Guardare dei luoghi prodotti da eterogenee mescolanze di elementi di varia natura può attivare
dei processi trasformativi dei paesaggi in cui è possibile plasmare e riusare ciò che si trova. La
ricerca sui Beni galleggianti a fine del ciclo di vita nei paesaggi costieri indaga il fenomeno
dell’abbandono dei mezzi nautici alla fine del ciclo di vita come forma apparente che muta in
altra forma e il paesaggio contaminato come deposito dell’energia di una natura persistente.

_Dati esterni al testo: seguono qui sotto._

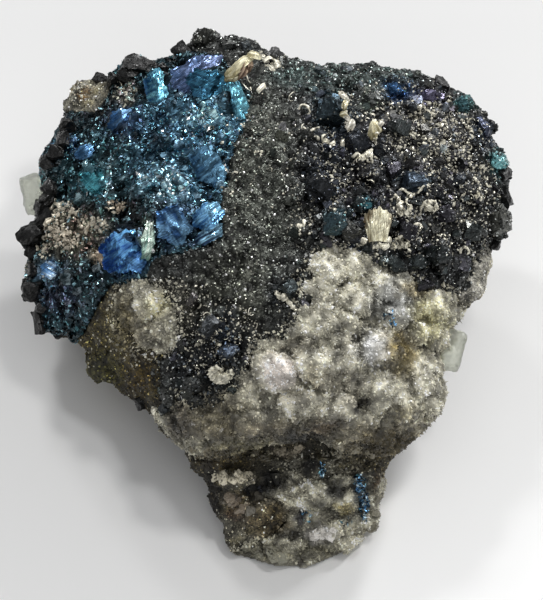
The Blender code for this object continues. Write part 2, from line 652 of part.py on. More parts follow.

Paesaggi fluviali, marittimi o lacustri accolgono l’azione umana per ciò che in essi lascia, vale a
dire resti di natanti arenati sulle coste o accatastati in luoghi di fortuna; stampi di costruzione
dismessi; relitti faticosamente censibili di imbarcazioni affondate per avaria o deliberatamente
inabissate in quanto ritenute desuete. L’insieme delle imbarcazioni alla fine del ciclo di vita
assume la forma di un patrimonio nautico dell'abbandono che occupa porzioni di litorali,
depaupera gli ecosistemi di terra e d'acqua e altera la percezione del paesaggio preesistente. Il
riconoscimento del fragile stato di quei particolari ambiti terrestri ed acquatici, vitali e limitati, è
fondamentale per la loro sopravvivenza, e non solo. Preludio per nuovi stadi evolutivi, i
paesaggi costieri contaminati si possono trasformare in metafore poetiche di un dialogo
rinnovato fra uomo e natura, luoghi d’innovazione e di possibilità in grado di autogenerarsi e
garantire nel tempo una fruibilità condivisa.